Dressed casually, most in jeans and tennis shoes, the featured tellers at the fourth Annual Cape Girardeau Storytelling Festival could have been anyone off the street.
Joel Rhodes, co-producer of the festival, told the Sunday afternoon crowd at the River Campus that the tellers make everyone feel like they have a story to tell, and they make it look easy.
Although an evening crowd Saturday was smaller than he hoped, and attendance numbers didn't beat last year's total of 745 people, Chuck Martin, executive director of the Cape Girardeau Convention and Visitors Bureau, said by no measure is the CVB disappointed. More than 630 people attended the festival that featured six renowned storytellers, three of them award winning.
"The people that came this year came from numerous states," Martin said. "It was our pleasure to put this event on. We're looking to 2012 to be a record-setting year."
Attending each day of the festival had its advantages, according to Ellen Meyer, who has stayed to hear the storytellers with her 11-year-old niece for the last three years.
Staying all three days, Meyer said, allows the audience to get to know the tellers and often they are let in on some "inside jokes." The storytellers will often reference or poke fun at another story a teller told previously, she said.
"I think a lot of people have a misconception of what storytelling is about," Meyer said. "That it's fairy tales for children, which isn't true. People don't know what they're missing; it's the best kept secret."
Kathe Brinkmann, who on Sunday told a few stories on the topic of love, said it's not uncommon for there to be some connectivity among the tellers.
"What's interesting, in our set here, before we came I told Rev. [Robert] Jones what I was going to tell -- love stories, mostly," said Brinkmann, a lifetime storyteller who founded the Champaign-Urbana Storytelling Guild. "I think he changed his set up because of that."
In his set, Jones, equipped with his 1920s Resonator guitar, told a story about a beautiful lady who was too good to marry any of the men in her village. When she did marry, she fell for a "snake" and was eaten by the slithery reptile.
"There's a lot of creativity going on up at that microphone," said James Highland, who traveled with his wife, Linda, to the festival from Chicago.
The speech instructor said the couple was were excited to learn of the storytelling circuit from their Anna, Ill., friends Jim and Edna Goddard, regulars at a festival in Pigeon Forge, Tenn.
"I'll share stories with [students] and express to them there's a whole other outlet out there, not just a theater stage," Highland said.
Linda Highland said it often makes her think of stories in her life and which ones would be important to pass on to her family members.
Festivals do the same for Ned Carter, who is president of a storytelling group in Muskegon, Mich.
The Cape Girardeau Storytelling Festival is the best he has been to, Carter said Sunday during an intermission.
"They bring in top-notch tellers.
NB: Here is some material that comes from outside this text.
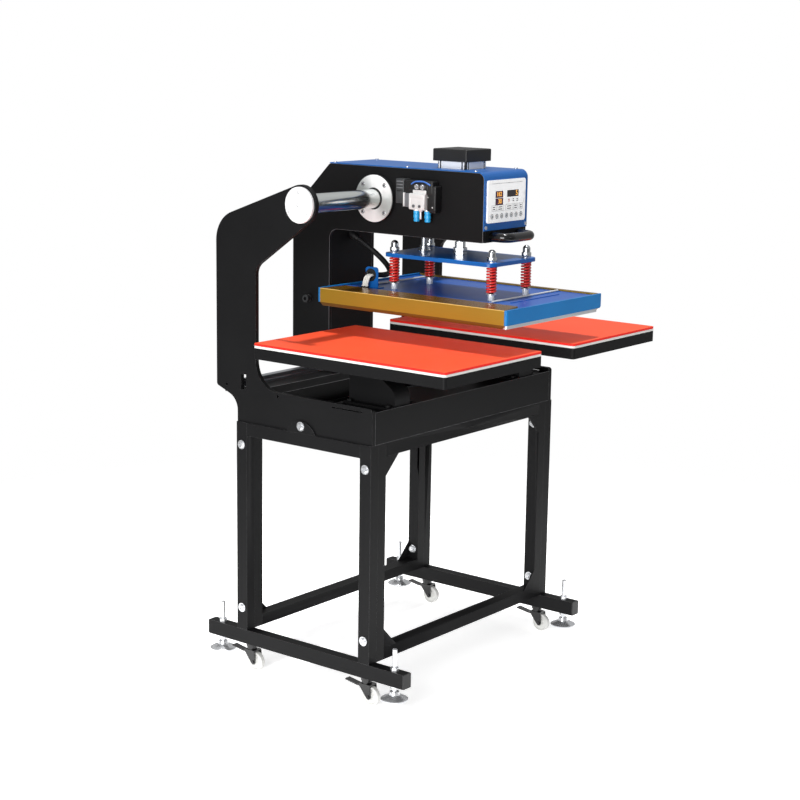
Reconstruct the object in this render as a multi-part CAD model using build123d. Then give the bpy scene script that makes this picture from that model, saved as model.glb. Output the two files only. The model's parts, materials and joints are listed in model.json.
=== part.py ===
from build123d import *
import math
import os

# Dual station heat press: a pneumatic press head shuttles along a shaft between two fixed tables.
# Millimetres. +Z is up, X runs along the shaft, -Y faces the operator.
# The origin is on the floor, in the middle of the footprint.

# Stand
stand_width = 796
stand_depth = 451
stand_front_y = -141
leg_length = 562
leg_width = 30
leg_depth = 35
tube_wall = 2
rail_height = 34
crossbar_height = 30
gusset_size = 50
gusset_thickness = 4
skid_width = 30
skid_height = 38
skid_front_reach = 109
skid_rear_reach = 104
skid_cap_thickness = 3
skid_cap_plug = 12
ear_radius = 53
ear_rise = 31
ear_y = 88
ear_thickness = 4
ear_bolt_rise = 18
stand_bolt_inset = 60
stand_bolt_radius = 5
stand_bolt_tail = 10
washer_radius = 12
washer_thickness = 2
bolt_head_radius = 8.5
bolt_head_height = 5
bolt_nut_flats = 16
bolt_nut_height = 7
hex_key = 6

# Casters and levelling feet
caster_height = 71
caster_wheel_radius = 25
caster_wheel_width = 20
caster_tread_width = 14
caster_hub_radius = 9
caster_trail = 16
caster_front_y = -124
caster_rear_y = 271
caster_axle_radius = 4
caster_plate_radius = 15
caster_plate_thickness = 7
kingpin_radius = 5
swivel_gap = 0.3
fork_gap = 23
fork_thickness = 3
fork_crown_drop = 15
fork_crown_length = 34
fork_foot_radius = 7
pedal_pin_radius = 2
pedal_hub_radius = 4
pedal_drop = 10
pedal_set_back = 8
pedal_width = 18
pedal_length = 56
pedal_lift = 6
pedal_thickness = 3
foot_inset = 37
foot_pad_radius = 35
foot_pad_height = 22
foot_pad_rim = 4
foot_pad_raised = 33
foot_neck_radius = 12
foot_socket_depth = 10
foot_stud_radius = 6
foot_stud_length = 120
foot_nut_flats = 19
foot_nut_height = 9
foot_slot = 2
thread_clearance = 0.05
socket_clearance = 0.3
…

That's what keeps us coming back," Carter said. "A top-notch teller can make you cry in two ways, with an emotional story or with a funny one and you laugh so hard you cry."
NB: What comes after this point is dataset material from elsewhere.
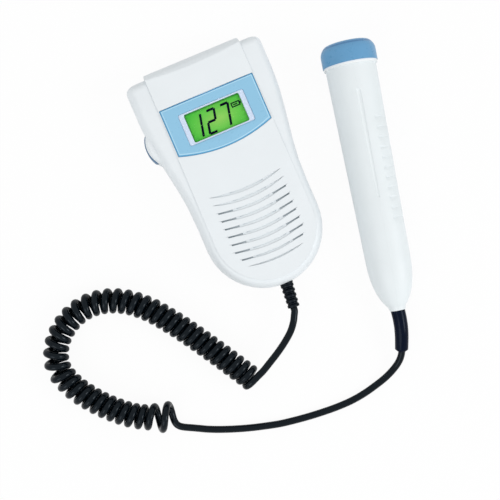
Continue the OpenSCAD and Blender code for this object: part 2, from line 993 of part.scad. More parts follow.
function route_point(i) = i < 0 ? 2 * curl_route[0] - curl_route[1]
    : i > curl_segments ? 2 * curl_route[curl_segments] - curl_route[curl_segments - 1]
    : curl_route[i];

function curve(t) =
    let (i = min(floor(t), curl_segments - 1), f = t - i, p = route_point(i - 1),
         q = route_point(i), r = route_point(i + 1), s = route_point(i + 2))
    0.5 * (2 * q + (r - p) * f + (2 * p - 5 * q + 4 * r - s) * f * f
           + (3 * q - p - 3 * r + s) * f * f * f);

function curve_way(t) = unit(curve(min(t + 0.01, curl_segments)) - curve(max(t - 0.01, 0)));
function inward(w) = [-w[1], w[0]];

// Curls are spaced evenly along the inner side of the bend
curve_steps = 8;
curve_ts = [for (k = [0:curl_segments * curve_steps]) k / curve_steps];
inner_side = [for (t = curve_ts) curve(t) + curl_r * inward(curve_way(t))];
inner_len = [for (k = 0, s = 0; k < len(inner_side);
    s = s + (k + 1 < len(inner_side) ? norm(inner_side[k + 1] - inner_side[k]) : 0), k = k + 1) s];
inner_table = [for (k = [0:len(curve_ts) - 1]) [inner_len[k], curve_ts[k]]];
inner_total = inner_len[len(inner_len) - 1];

curl_turns = curl_count + 0.5;
ring_count = curl_turns * curl_rings;
tight_turns = curl_turns - loose_turns;
tight_pitch = (inner_total - loose_turns * loose_pitch) / tight_turns;

function curl_along(turn) = min(turn, tight_turns) * tight_pitch
    + max(turn - tight_turns, 0) * loose_pitch;

function curl_radius(turn) = curl_r + loose_r * smooth((turn - tight_turns + 0.5) / 1.5);

// Middle of the cord at a turn, counted from the unit's end. It starts on top and ends below.
function curl_point(turn) =
    let (t = lookup(curl_along(turn), inner_table), c = curve(t), n = inward(curve_way(t)),
         r = curl_radius(turn), a = 360 * turn)
    [c[0] + r * sin(a) * n[0], c[1] + r * sin(a) * n[1], table_z + r + r * cos(a)];

function curl_out(turn) =
    let (t = lookup(curl_along(turn), inner_table), n = inward(curve_way(t)), a = 360 * turn)
    [sin(a) * n[0], sin(a) * n[1], cos(a)];

function curl_way(turn) = unit(curl_point(turn + 0.02) - curl_point(turn - 0.02));

function level(v) = unit([v[0], v[1], 0]);

first_way = level(curl_point(0.02) - curl_point(0));
curl_start = curl_point(0) - cord_d * first_way;
lead_way = level(probe_route[0] - [-80.7, -128.1, 0]);
curl_end = [-78.7, -129.2, table_z];

// The last curl opens into the lead along a curve on the table
last_point = curl_point(curl_turns);
last_way = level(curl_way(curl_turns));
opening = [for (f = [0.2:0.2:1])
    let (e = curl_end - cord_d * lead_way, reach = 0.55 * norm(e - last_point),
         b = last_point + reach * last_way, c = e - reach * lead_way, g = 1 - f)
    g * g * g * last_point + 3 * g * g * f * b + 3 * g * f * f * c + f * f * f * e];

curl_places = concat(
    [curl_start],
    [for (k = [0:ring_count]) curl_point(k / curl_rings)],
    opening,
    [curl_end]);
curl_ways = concat(
    [first_way, first_way],
    [for (k = [1:ring_count]) curl_way(k / curl_rings)],
    [for (i = [0:len(opening) - 2])
        level(opening[i + 1] - (i == 0 ? last_point : opening[i - 1]))],
    [lead_way, lead_way]);
curl_outs = concat(
    [[0, 0, 1]],
    [for (k = [0:ring_count]) curl_out(k / curl_rings)],
    [for (q = opening) [0, 0, -1]],
    [[0, 0, -1]]);

module cord_curls() {
    color("#10161e")
        tube(curl_places, curl_ways, curl_outs, [for (q = curl_places) cord_r], 6);
}

// Least gap of the row of curls to itself, between rings at least half a curl apart
least_gap = min([for (i = [0:len(curl_places) - 6])
    min([for (j = [i + 5:len(curl_places) - 1]) norm(curl_places[i] - curl_places[j])])]) - cord_d;
echo(least_gap_between_curls = least_gap, pitch = tight_pitch);

module cord_lead_unit() {
    color("#10161e")
        cord_tube(concat([relief_end, relief_end + 2 * relief_way], unit_route,
                         [curl_start - 4 * first_way, curl_start]),
                  relief_way, first_way);
}

module cord_lead_probe() {
    end = sleeve_route[len(sleeve_route) - 1];
    end_way = unit(sleeve_route[len(sleeve_route) - 2] - end);
    color("#10161e")
        cord_tube(concat([curl_end], probe_route, [end - 3 * end_way, end]), lead_way, end_way);
}

// ---------------------------------------------------------------- probe

module place_probe() {
    translate([probe_tail[0], probe_tail[1], tail_z])
        rotate([0, 0, -probe_yaw])
            rotate([-90 + probe_pitch, 0, 0])
                rotate([0, 0, probe_roll])
                    children();
}

// The barrel's profile: a quarter ellipse at the tail, then a slow widening to the collar
function barrel_profile(off) = concat(
    [[0, off], [tail_r - min(off, 0.5), off]],
    [for (a = [24:6:90])
        [(heel_r - off) * sin(a), off + (heel_at - off) * (1 - cos(a))]],
    [[barrel_r - off, collar_at - (off > 0 ? 2 : 0)]]);

module barrel() {
    rotate_extrude()
        difference() {
            polygon(concat(barrel_profile(0),
                           [[spigot_r, collar_at], [spigot_r, spigot_end], [0, spigot_end]]));
            polygon(concat(barrel_profile(wall),
                           [[spigot_r - wall, collar_at], [spigot_r - wall, spigot_end + 1],
                            [0, spigot_end + 1]]));
        }
}

// Radius of the barrel's slow widening
function barrel_at(z) = mix(heel_r, barrel_r, (z - heel_at) / (collar_at - heel_at));

// Long drop-shaped groove for the finger on top of the barrel, cut by a cone with a round head
module thumb_groove_cut() {
    reach = [for (i = [0, 1]) barrel_at(thumb_groove[i]) + thumb_groove_r[i] - thumb_depth[i]];
    length = thumb_groove[1] - thumb_groove[0];
    translate([0, -reach[0], thumb_groove[0]])
        rotate([atan((reach[1] - reach[0]) / length), 0, 0]) {
            cylinder(r1 = thumb_groove_r[0], r2 = thumb_groove_r[1], h = length);
            translate([0, 0, length])
                sphere(r = thumb_groove_r[1]);
        }
}

// Cross grooves under the fingers, on one side only. Each runs out towards the flank.
module grip_cut() {
    run_out = grip_side + grip_spread / 2;
    shift = (grip_depth[0] - grip_depth[1]) / (1 - cos(grip_spread));
    for (i = [0:grip_grooves - 1]) {
        at = grip_first + i * grip_pitch;
        r = barrel_at(at) - shift;
        translate(shift * [cos(run_out), sin(run_out)])
            rotate([0, 0, run_out - grip_spread])
                rotate_extrude(angle = grip_spread)
                    polygon([[r - grip_depth[1], at], [r + 0.8, at - 2], [r + 3, at - 2],
                             [r + 3, at + 1.4], [r + 0.8, at + 1.4]]);
    }
}

// Ribs that hold the probe's board between the two halves
module probe_ribs() {
    for (at = rib_places)
        difference() {
            translate([0, 0, at])
                cylinder(r = 13, h = 2);
            translate([0, 0, at - 1])
                cylinder(r = 6, h = 4);
            translate([-9.1, -0.9, at - 1])
                cube([18.2, 1.8, 4]);
        }
}

module probe_half(side) {
    difference() {
        union() {
            barrel();
            probe_ribs();
        }
        translate([side > 0 ? -50 : 0, -50, -10])
            cube([50, 100, 200]);
        translate([0, 0, -1])
            cylinder(r = relief_plug_r, h = 8);
        thumb_groove_cut();
        if (side > 0)
            grip_cut();
    }
}

module probe_shell_left() {
    color("#eaeff1")
        place_probe()
            probe_half(-1);
}

module probe_shell_right() {
    color("#e6ecef")
        place_probe()
            probe_half(1);
}

module probe_collar() {
    color("#f4f7f8")
        place_probe()
            translate([0, 0, collar_at])
                difference() {
                    cylinder(r = cap_r - 0.4, h = cap_at - collar_at);
                    translate([0, 0, -1])
                        cylinder(r = spigot_r, h = 4);
                }
}

// Cap with a wide soft bevel round its face
module probe_cap() {
    bend = probe_length - cap_bevel[1];
    fullness = 1.25;
    color("#649bc8")
        place_probe()
            rotate_extrude()
                polygon(concat(
                    [[spigot_r, cap_at], [cap_r, cap_at]],
                    [for (a = [0:15:90])
                        [cap_r - cap_bevel[0] * (1 - pow(cos(a), fullness)),
                         bend + cap_bevel[1] * pow(sin(a), fullness)]],
                    [[0, probe_length], [0, cap_bore_end], [cap_bore_r, cap_bore_end],
                     [cap_bore_r, spigot_end + 0.1], [spigot_r, spigot_end + 0.1]]));
}

module transducer_crystals() {
    color("#cfc8b4")
        place_probe()
            for (side = [-1, 1])
                intersection() {
                    translate([0, 0, cap_bore_end - 1])
                        cylinder(r = 11.4, h = 1);
                    translate([side > 0 ? 0.4 : -20.4, -20, 0])
                        cube([20, 40, 200]);
                }
}

module transducer_backing() {
    color("#3b4046")
        place_probe()
            translate([0, 0, backing_at])
                cylinder(r = 11.5, h = cap_bore_end - 1 - backing_at);
}

module probe_board() {
    color("#2f7a4d")
        place_probe() {
            translate([-9, -0.8, probe_board_at[0]])
                cube([18, 1.6, probe_board_at[1] - probe_board_at[0]]);
            for (at = [70, 84, 98])
                translate([-4, 0.7, at])
                    cube([8, 1.6, 6]);
        }
}

module probe_cable_clamp() {
    color("#d8d3c4")
        place_probe()
            translate([-6, -6.4, clamp_at[0]])
                cube([12, 12.8, clamp_at[1] - clamp_at[0]]);
}

module probe_strain_relief() {
    places = concat([[probe_tail[0], probe_tail[1], tail_z]], sleeve_route);
    n = len(places) - 1;
    color("#10161e") {
        place_probe()
            cylinder(r = relief_plug_r, h = clamp_at[0]);
        tube(places, route_ways(places, -probe_way, unit(places[n] - places[n - 1])),
             [for (q = places) [0, 0, 1]],
             [for (k = [0:n]) mix(sleeve_r, sleeve_end_r, k / n)], 10);
    }
}

front_shell();
back_shell();
battery_door();
display_bezel();
display_window();
lcd_frame();
lcd_glass();
lcd_digits();
lcd_backlight();
main_board();
board_components();
speaker_gasket();
speaker_frame();
speaker_cone();
speaker_magnet();
side_button();
button_switch();
switch_board();
battery_cells();
battery_springs();
battery_plates();
case_screws();
unit_strain_relief();
cord_lead_unit();
cord_curls();
cord_lead_probe();
probe_shell_left();
probe_shell_right();
probe_collar();
probe_cap();
transducer_crystals();
transducer_backing();
probe_board();
probe_cable_clamp();
probe_strain_relief();
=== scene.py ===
"""Looks of a fetal doppler monitor: a hand-held unit, its round probe and the curly cord.

Lengths are written in millimetres, as in the construction, and turned into metres by mm().
"""
import math

import bmesh
import bpy
from mathutils import Matrix, Vector
from mathutils.geometry import delaunay_2d_cdt


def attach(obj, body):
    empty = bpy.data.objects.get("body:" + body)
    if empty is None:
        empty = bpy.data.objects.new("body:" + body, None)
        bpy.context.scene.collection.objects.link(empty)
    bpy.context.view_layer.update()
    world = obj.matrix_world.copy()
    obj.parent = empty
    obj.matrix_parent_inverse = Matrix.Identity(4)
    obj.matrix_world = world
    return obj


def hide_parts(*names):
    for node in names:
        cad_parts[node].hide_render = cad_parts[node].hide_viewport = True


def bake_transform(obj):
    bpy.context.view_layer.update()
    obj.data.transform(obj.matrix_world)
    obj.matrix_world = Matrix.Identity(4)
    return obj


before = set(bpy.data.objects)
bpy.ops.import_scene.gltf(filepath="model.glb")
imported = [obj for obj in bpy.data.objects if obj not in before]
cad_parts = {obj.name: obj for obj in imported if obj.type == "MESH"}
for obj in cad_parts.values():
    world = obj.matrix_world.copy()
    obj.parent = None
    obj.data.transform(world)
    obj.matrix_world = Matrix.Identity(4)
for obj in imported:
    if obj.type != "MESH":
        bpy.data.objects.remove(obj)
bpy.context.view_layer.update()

MM = 0.001
UP = Vector((0, 0, 1))


def mm(*values):
    """Millimetres to a vector in metres."""
    return Vector(values) * MM


def mix(a, b, t):
    """The value at t from 0 to 1 between a and b."""
    return a + (b - a) * t


def smooth(t):
    """A soft step from 0 to 1."""
    t = max(0.0, min(1.0, t))
    return t * t * (3 - 2 * t)


# ---------------------------------------------------------------- camera

CAMERA_AT = (-42.6, -45.2, 566.0)
CAMERA_TARGET = (-10.6, -45.2, 0.0)
CAMERA_TURN = math.radians(-23.38)
CAMERA_LENS = 69.3
SENSOR_WIDTH = 36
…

The tales continue Monday at the Cape Girardeau Public Library, where international storyteller Dan Keding will shares stories in a morning and evening session.
He'll tell stories from 10 to 11:30 a.m. in a session designed for adults and seniors and from 7 to 8:30 p.m. for all ages. In his tales, Keding often encourages families to preserve their memories through storytelling, according to the Cape Girardeau chamber.
Carter said he's seen Keding before -- he's one of his favorites -- and he focuses a lot on stories from England and Ireland. Keding will be a featured teller at fifth annual Cape Girardeau Storytelling Festival in 2012.